## start STORED ROWS

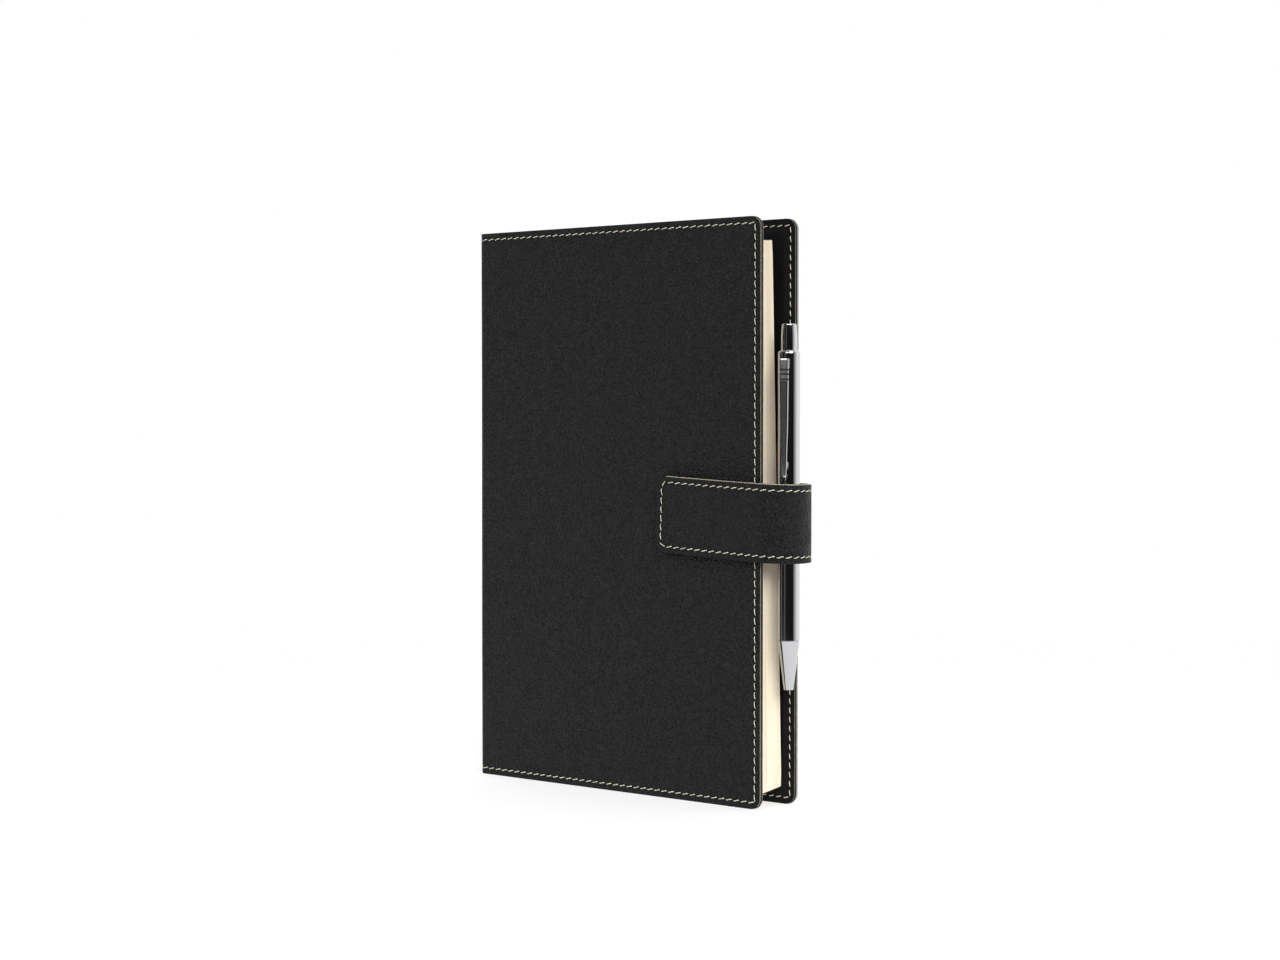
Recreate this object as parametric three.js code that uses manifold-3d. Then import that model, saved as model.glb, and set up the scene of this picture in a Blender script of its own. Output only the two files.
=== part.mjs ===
// A leather notebook cover with its paper insert, closing strap and retractable pen.
// Millimetres, +Z up. The notebook stands on its lower edges: X runs from the spine to the
// fore edge, and the front cover faces -Y. The origin is under the middle of the object.
import * as THREE from "three";
import { mergeVertices } from "three/addons/utils/BufferGeometryUtils.js";
import Module from "manifold-3d";

const wasm = await Module();
wasm.setup();

// ---- Driving dimensions ----------------------------------------------------------------

// Cover
const COVER_HEIGHT = 222;
const FRONT_WIDTH = 144; // from the spine's outer face to the front cover's fore edge
const BACK_OVERHANG = 3; // the back cover reaches this far past the front cover
const BOOK_THICKNESS = 20.5; // front cover's outer face to back cover's outer face
const CORNER_RADIUS = 4.3; // fore-edge corners, seen from the front
const SPINE_RADIUS = 3; // bends beside the spine, seen from the top
const LEATHER = 0.7;
const BOARD = 0.65;
const LINING = 0.35;
const GLUE = 0.05; // gap between layers that are glued or sewn together
const CLEARANCE = 0.3; // gap between pieces that move past each other

// Pockets, sewn to the lining on three sides and open towards the spine
const POCKET = 0.4;
const POCKET_WIDTH = 62;
const POCKET_SEAM = 3; // width of the sewn rim
const POCKET_ROOM = 0.5; // what the pocket stands off the lining to hold the card

// Stitching, which is drawn here as a raised line
const THREAD_WIDTH = 0.5;
const THREAD_HEIGHT = 0.25;
const SEAM_FROM_EDGE = 2.6; // along the top and the bottom
const SEAM_FROM_FORE_EDGE = 2.5;

// Paper insert
const PAGE_WIDTH = 130;
const PAGE_HEIGHT = 208;
const PAGE_BOTTOM = 5.6; // above the cover's lower edge
const PAGE_SETBACK = 4; // inside the front cover's fore edge
const SIGNATURES = 12;
const TURNED_SIGNATURES = 4; // those that turn with the front cover
const CARD = 0.4;
const CARD_MARGIN = 1.5; // the card covers are this much larger than the pages at top and bottom
const BINDING = 1;

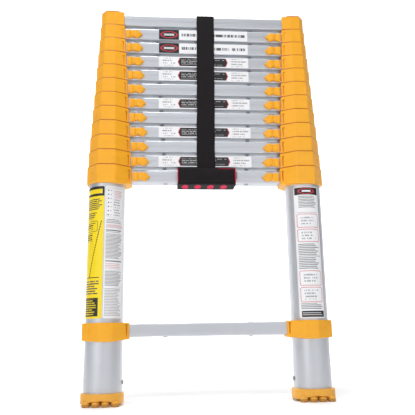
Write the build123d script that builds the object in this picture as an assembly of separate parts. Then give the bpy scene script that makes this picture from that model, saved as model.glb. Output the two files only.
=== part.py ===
"""Telescoping ladder, collapsed: a base section and eleven sliding sections.

Millimetres, +Z up, front towards -Y, origin on the floor midway between the feet.
Section 1 is the base. Section n is carried inside section n - 1 and its collars hold rung n + 1.
"""
import os

from build123d import *

os.makedirs("parts", exist_ok=True)

# Overall sizes
SECTIONS = 12
COLUMN_SPACING = 402.0  # between the two tube axes
RUNG_STEP = 305.0  # from rung to rung when extended, 12 in
BOTTOM_RUNG_Z = 136.0

# Tubes
BASE_TUBE_R = 36.0
TUBE_WALL = 1.4
TUBE_GAP = 0.4  # radial gap between one tube and the next
TUBE_OVERLAP = 70.0  # tube left below the rung of the section outside when extended

# Rungs
RUNG_DEPTH = 30.0
RUNG_HEIGHT = 25.2
RUNG_WALL = 1.6
RUNG_CORNER_R = 3.0
RUNG_GAP = 6.5  # between stacked rungs
RUNG_END_GAP = 1.2  # from the end of a rung to the tube
TREAD_RIBS = 7
TREAD_RIB_PITCH = 3.2
TREAD_RIB_WIDTH = 1.4
TREAD_RIB_HEIGHT = 0.5
FRONT_GROOVES = (-1.5, 1.5)  # heights of the fine grooves along the front and back faces
FRONT_GROOVE = 0.5

# Collars
COLLAR_WALL = 4.0
COLLAR_EDGE_R = 3.0
COLLAR_SIDE = 0.3  # half length of the flat outer side, as a share of the half width
COLLAR_CREASE = 0.44  # crease from chamfer to front, this share of the half width outboard
FRONT_CREASE = 0.45  # crease from front to neck, this share of the half width inboard
BOTTOM_SIDE = 0.45
BOTTOM_CREASE = 0.2
COLLAR_SEAM = 0.3
COLLAR_LIP = 1.05  # collar below the bottom of its rung
NECK_REACH = 13.0  # neck beyond the tube, towards the middle
NECK_WALL = 2.4
RUNG_FIT = 0.1
SEAT_FIT = 0.05
SKIRT = 6.75  # extra depth of the lowest stack collar
BOTTOM_COLLAR_SKIRT = 7.35
CAP_RISE = 20.3  # top of the cap above the top rung's axis
CAP_NECK_STEP = 1.8
CAP_CHAMFER = 1.6

# Latches
LATCH_IN = 8.0
LATCH_OUT = TUBE_WALL + TUBE_GAP
PIN_R = 4.0
PIN_FIT = 0.4
BUTTON_START = NECK_REACH + LATCH_OUT + 0.4
BUTTON_LENGTH = 34.8
BUTTON_POINT = 8.7
BUTTON_HEIGHT = RUNG_HEIGHT - 6.2
BUTTON_DEPTH = 7.0
BUTTON_LIFT = 0.4
BUTTON_DROP = 2.2  # middle of the button below the rung's axis
CARRIER_START = NECK_REACH + 5.0
CARRIER_LENGTH = 28.0
STEM_AT = 2.0  # beyond the carrier's start
STEM_LENGTH = 14.0
STEM_HEIGHT = 8.0
SPRING_LENGTH = 14.0
BLOCK_AT = 81.5  # rivet and spring block beyond the tube
BLOCK_LENGTH = 18.0
RIVET_R = 2.5
RIVET_HEAD_R = 4.5
RIVET_HEAD = 1.4

# Feet
FOOT_SIDE = 3.5  # foot beyond the tube, each side
FOOT_FRONT = 6.0  # foot beyond the tube, front and back
FOOT_CORNER_R = 33.0
FOOT_TOP = 23.0
FOOT_FLOOR = 14.0
FOOT_UNDERSIDE = 4.5
ARCH_RISE = 6.5
LUG_R = 7.2
LUG_PITCH_X = 17.6
LUG_PITCH_Y = 34.6
OUTER_LUG_PULL = 0.9  # the outer lugs sit closer to the middle plane
PLUG_TOP = 58.0
FOOT_SCREW_Z = 41.0

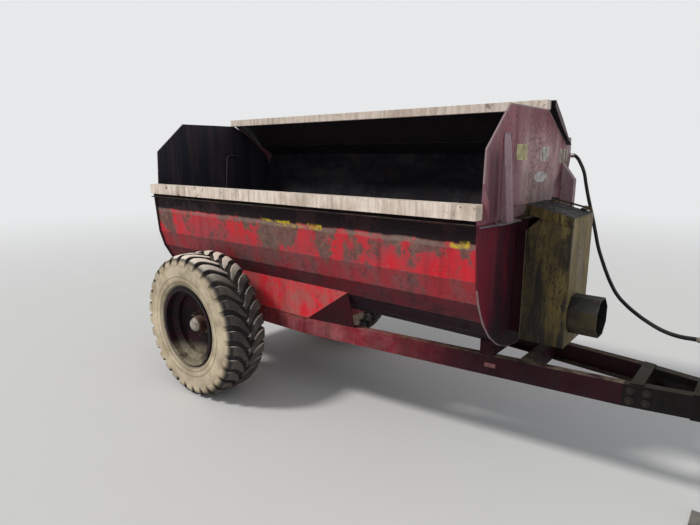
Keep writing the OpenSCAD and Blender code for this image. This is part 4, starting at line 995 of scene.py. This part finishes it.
class SPREADER_OT_tyres(bpy.types.Operator):
    """Lugged tyres with moulded rings, spun from one section, with lugs drawn out of the tread"""
    bl_idname = "spreader.tyres"
    bl_label = "Tyres"

    def execute(self, context):
        half = [(v, r) for v, r, _, _ in TYRE_TREAD] + TYRE_WALL + TYRE_INNER
        section = half + [(0.0, 0.538)] + [(-v, r) for v, r in reversed(half[1:])]
        nothing_selected()
        bpy.ops.mesh.primitive_circle_add(vertices=len(section), radius=0.1)
        tyre = context.object
        for vertex, (v, r) in zip(tyre.data.vertices, section):
            vertex.co = (0.0, -v, r)
        select_all()
        rows = sizes().lug_rows
        bpy.ops.mesh.spin(steps=rows * LUG_COLUMNS, angle=math.tau, center=(0, 0, 0), axis=(0, 1, 0))
        bpy.ops.mesh.select_all(action="SELECT")
        bpy.ops.mesh.remove_doubles(threshold=0.00005)
        bpy.ops.mesh.normals_make_consistent(inside=False)
        bpy.ops.mesh.select_mode(type="FACE")
        bpy.ops.mesh.select_all(action="DESELECT")
        mode("OBJECT")
        ring_of = {(round(v, 4), round(r, 4)): i for i, (v, r, _, _) in enumerate(TYRE_TREAD)}

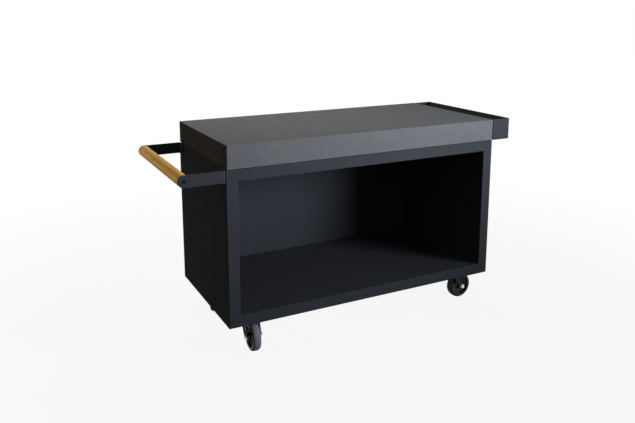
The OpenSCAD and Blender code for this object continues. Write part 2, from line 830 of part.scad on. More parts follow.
// Axle: hexagon bolt, two washers and a nut
module axle_bolt(i) color(zinc) at_caster(i) through_fork(axle_point) {
    outer = leg_out + axle_washer_t;
    end = outer + axle_nut_h + axle_end;
    translate([0, 0, outer]) hexagon(axle_nut_af, axle_head_h);
    translate([0, 0, -end]) cylinder(r = axle_r, h = end + outer);
    for (z = [leg_out, -outer]) translate([0, 0, z]) difference() {
        cylinder(r = axle_washer_r, h = axle_washer_t);
        translate([0, 0, -cut]) cylinder(r = axle_r + fit, h = axle_washer_t + 2 * cut);
    }
    translate([0, 0, -outer - axle_nut_h]) nut(axle_nut_af, axle_nut_h, axle_r + fit);
}

// Tube between the fork legs that the hub turns on
module axle_sleeve(i) color(zinc) at_caster(i) through_fork(axle_point) difference() {
    cylinder(r = sleeve_r, h = 2 * leg_in, center = true);
    cylinder(r = axle_r + fit, h = 2 * (leg_in + cut), center = true);
}

// Half section of the wheel core: hub, cone, web and flanged rim
rim_r = wheel_r - tyre_t;
rim_inset = 1;
rim_half = tyre_w / 2 - rim_inset;
rim_flange_t = 2;
rim_flange_h = 2.5;
rim_wall = 4;
rim_draft = 2;
rim_foot = 3;
web_half = 4;
hub_wall = 9;
hub_r = sleeve_r + hub_wall;
hub_ease = 2;
hub_draft = 1;
hub_foot = 8;
rim_foot_r = rim_r - rim_wall - rim_draft;

wheel_half = [
    [sleeve_r + fit, hub_l / 2], [hub_r - hub_ease, hub_l / 2], [hub_r, hub_l / 2 - hub_ease],
    [hub_r + hub_draft, web_half + hub_foot], [hub_r + hub_foot, web_half],
    [rim_foot_r - rim_foot, web_half], [rim_foot_r, web_half + rim_foot],
    [rim_r - rim_wall, rim_half], [rim_r + rim_flange_h, rim_half],
    [rim_r + rim_flange_h, rim_half - rim_flange_t], [rim_r, rim_half - rim_flange_t]
];

// The same points on the other side of the wheel's middle plane, in reverse order
function flipped(points) = [
    for (k = [len(points) - 1 : -1 : 0]) [points[k].x, -points[k].y]
];

module wheel(i) color(black_plastic) at_caster(i) through_fork(axle_point)
    rotate_extrude() polygon(concat(wheel_half, flipped(wheel_half)));

// Solid rubber tyre with a crowned tread and round shoulders, seated between the rim flanges
module tyre(i) color(black_rubber) at_caster(i) through_fork(axle_point) {
    rotate_extrude() difference() {
        intersection() {
            translate([rim_r - 2 * shoulder_r, -tyre_w / 2])
                rounded_square(tyre_t + 2 * shoulder_r, tyre_w, shoulder_r);
            translate([wheel_r - tread_crown_r, 0]) circle(tread_crown_r, $fn = 180);
            translate([rim_r, -tyre_w / 2]) square([tyre_t, tyre_w]);
        }
        for (s = [-1, 1]) translate([rim_r, s * (tyre_w / 2 + rim_half - rim_flange_t) / 2])
            square([2 * rim_flange_h, tyre_w / 2 - rim_half + rim_flange_t], center = true);
    }
}

// Brake pedal, drawn level on its pin and then turned to its released slope. The tread plate
// reaches back, and the shoe points at the tread when the pedal is down.
module brake_pedal(i) color(black_steel) at_caster(i) through_fork(pedal_pivot) {
    half_w = leg_in - gap;
    tread_half_w = half_w - pedal_edge;
    ribs = 5;
    rib_pitch = (pedal_l - pedal_hub_r) / (ribs + 1);
    difference() {
        union() {
            cylinder(r = pedal_hub_r, h = 2 * half_w, center = true);
            rotate([0, 0, 180 + pedal_slope]) {
                translate([0, 0, -tread_half_w]) linear_extrude(2 * tread_half_w)
                    pedal_tread_section();
                for (k = [1 : ribs]) translate([pedal_hub_r + k * rib_pitch, pedal_t / 2, 0])
                    cube([pedal_rib, pedal_rib, 2 * (half_w - pedal_rib_edge)], center = true);
            }
            rotate([0, 0, -shoe_angle + pedal_travel])
                translate([0, 0, -shoe_half_w]) linear_extrude(2 * shoe_half_w) shoe_section();
        }
        cylinder(r = pedal_pin_r + fit, h = 2 * (half_w + cut), center = true);
    }
}

module pedal_tread_section() {
    translate([0, -pedal_t / 2]) square([pedal_l - pedal_t / 2, pedal_t]);
    translate([pedal_l - pedal_t / 2, 0]) circle(d = pedal_t);
}

// Shoe: a tapered lobe whose end is an arc about the pin
module shoe_section() {
    root = pedal_hub_r - shoe_inset;
    intersection() {
        polygon([[0, -root], [0, root], [shoe_r + cut, root / 2], [shoe_r + cut, -root / 2]]);
        circle(shoe_r);
    }
}

module brake_pin(i) color(zinc) at_caster(i) through_fork(pedal_pivot) {
    cylinder(r = pedal_pin_r, h = 2 * leg_out, center = true);
    for (s = [0, 1]) mirror([0, 0, s]) translate([0, 0, leg_out])
        dome(pedal_pin_r + pin_head_rim, pin_head_h);
}

left_side();
right_side();
base();
top_deck();
back_panel();
back_panel_rivets();
left_caster_channel();
right_caster_channel();
worktop_panel();
worktop_front_apron();
worktop_rear_apron();
worktop_left_apron();
worktop_right_apron();
worktop_long_rails();
worktop_cross_rails();
worktop_pads();
planter_tray();
planter_tray_screws();
handle_front_arm();
handle_rear_arm();
handle_bar();
handle_bar_inserts();
handle_bar_screws();
handle_foot_screws();
rivet_nuts();
caster_bolts();
caster_weld_nuts();
swivel_kingpins();
swivel_balls();
caster_plate(FRONT_LEFT);  // front_left_caster_plate
fork(FRONT_LEFT, false);  // front_left_fork
axle_bolt(FRONT_LEFT);  // front_left_axle_bolt
axle_sleeve(FRONT_LEFT);  // front_left_axle_sleeve
wheel(FRONT_LEFT);  // front_left_wheel
tyre(FRONT_LEFT);  // front_left_tyre
caster_plate(FRONT_RIGHT);  // front_right_caster_plate
fork(FRONT_RIGHT, false);  // front_right_fork
axle_bolt(FRONT_RIGHT);  // front_right_axle_bolt
axle_sleeve(FRONT_RIGHT);  // front_right_axle_sleeve
wheel(FRONT_RIGHT);  // front_right_wheel
tyre(FRONT_RIGHT);  // front_right_tyre
caster_plate(REAR_LEFT);  // rear_left_caster_plate
fork(REAR_LEFT, true);  // rear_left_fork
axle_bolt(REAR_LEFT);  // rear_left_axle_bolt
axle_sleeve(REAR_LEFT);  // rear_left_axle_sleeve
wheel(REAR_LEFT);  // rear_left_wheel
tyre(REAR_LEFT);  // rear_left_tyre
brake_pedal(REAR_LEFT);  // rear_left_brake_pedal
brake_pin(REAR_LEFT);  // rear_left_brake_pin
caster_plate(REAR_RIGHT);  // rear_right_caster_plate
fork(REAR_RIGHT, true);  // rear_right_fork
axle_bolt(REAR_RIGHT);  // rear_right_axle_bolt
axle_sleeve(REAR_RIGHT);  // rear_right_axle_sleeve
wheel(REAR_RIGHT);  // rear_right_wheel
tyre(REAR_RIGHT);  // rear_right_tyre
brake_pedal(REAR_RIGHT);  // rear_right_brake_pedal
brake_pin(REAR_RIGHT);  // rear_right_brake_pin
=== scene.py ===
"""Outdoor prep table on casters: finishes, turned and hexagonal details, and a plain studio."""
import json
import math

import bpy
from bpy.props import FloatProperty, FloatVectorProperty, IntProperty, PointerProperty
from mathutils import Matrix, Vector


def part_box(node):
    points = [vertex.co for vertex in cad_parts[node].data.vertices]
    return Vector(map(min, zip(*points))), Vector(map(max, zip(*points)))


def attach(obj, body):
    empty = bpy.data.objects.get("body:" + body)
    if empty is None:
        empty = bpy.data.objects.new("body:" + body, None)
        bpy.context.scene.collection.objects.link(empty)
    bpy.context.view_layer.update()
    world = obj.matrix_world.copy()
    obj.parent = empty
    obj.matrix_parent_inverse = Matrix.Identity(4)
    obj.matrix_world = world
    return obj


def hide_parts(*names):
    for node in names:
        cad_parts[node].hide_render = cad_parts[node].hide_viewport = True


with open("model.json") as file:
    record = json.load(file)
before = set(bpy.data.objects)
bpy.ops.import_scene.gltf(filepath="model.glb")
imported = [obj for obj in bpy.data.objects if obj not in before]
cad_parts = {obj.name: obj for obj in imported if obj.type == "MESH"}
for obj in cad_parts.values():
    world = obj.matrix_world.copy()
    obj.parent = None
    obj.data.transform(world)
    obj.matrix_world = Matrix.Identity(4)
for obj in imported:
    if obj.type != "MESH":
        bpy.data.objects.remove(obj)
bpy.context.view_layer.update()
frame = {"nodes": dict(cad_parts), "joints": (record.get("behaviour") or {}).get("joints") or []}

bl_info = {
    "name": "Prep Table",
    "version": (1, 0, 0),
    "blender": (4, 5, 0),
    "location": "View3D > Sidebar > Prep Table",
    "description": "Dresses the frame of a rolling outdoor prep table and lights it",
    "category": "Object",
}

MM = 0.001
CORNERS = ("front_left", "front_right", "rear_left", "rear_right")
BRAKED = ("rear_left", "rear_right")
JOINTS = {joint["name"]: joint for joint in frame["joints"]}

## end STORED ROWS

### CHALLENGE
Please restate only the opening stretch of the records above: every line from the first through the one containing "---- Driving dimensions", exactly as written.

### ANSWER BELOW
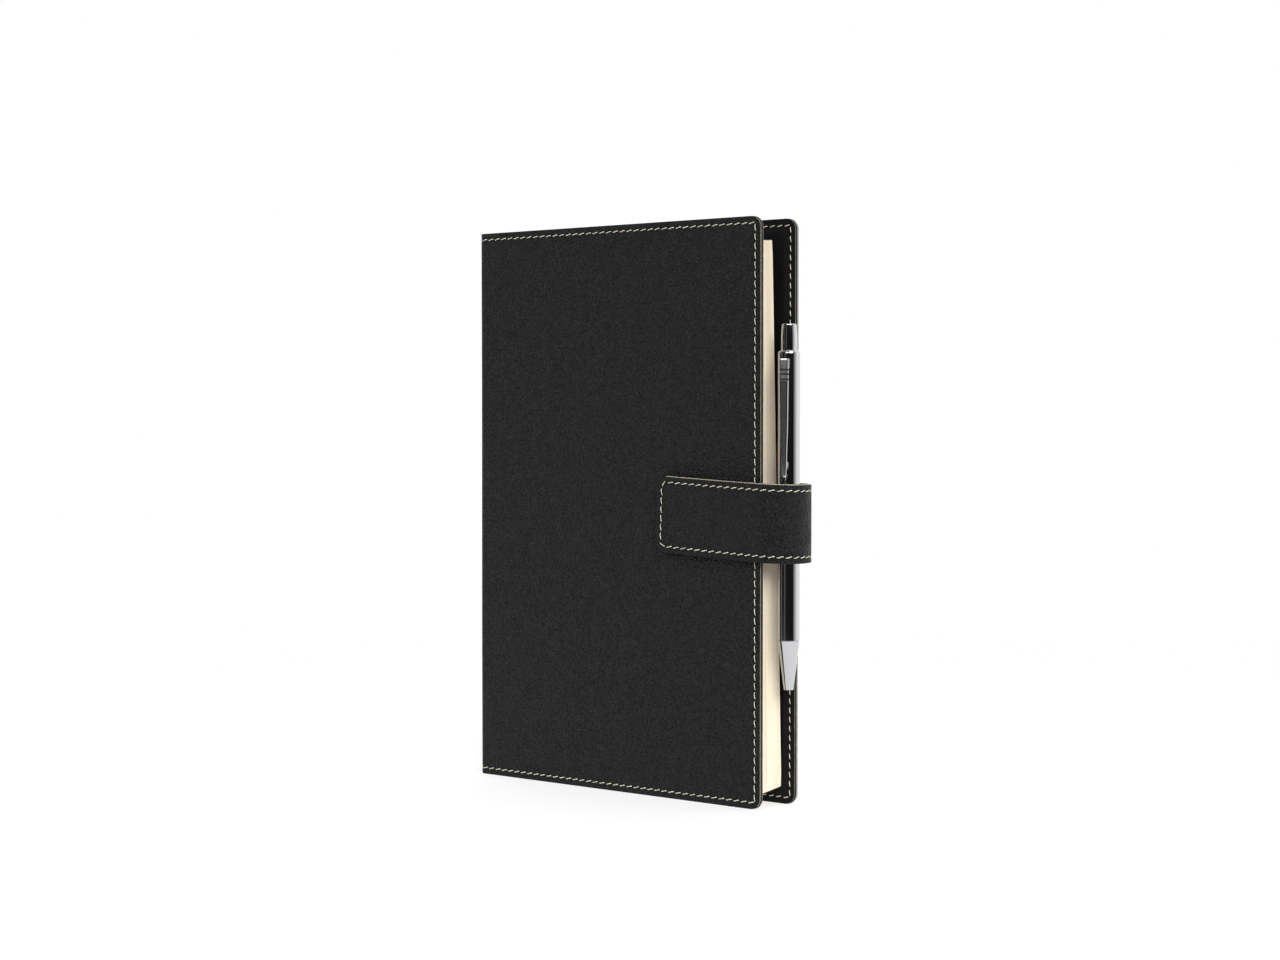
Recreate this object as parametric three.js code that uses manifold-3d. Then import that model, saved as model.glb, and set up the scene of this picture in a Blender script of its own. Output only the two files.
=== part.mjs ===
// A leather notebook cover with its paper insert, closing strap and retractable pen.
// Millimetres, +Z up. The notebook stands on its lower edges: X runs from the spine to the
// fore edge, and the front cover faces -Y. The origin is under the middle of the object.
import * as THREE from "three";
import { mergeVertices } from "three/addons/utils/BufferGeometryUtils.js";
import Module from "manifold-3d";

const wasm = await Module();
wasm.setup();

// ---- Driving dimensions ----------------------------------------------------------------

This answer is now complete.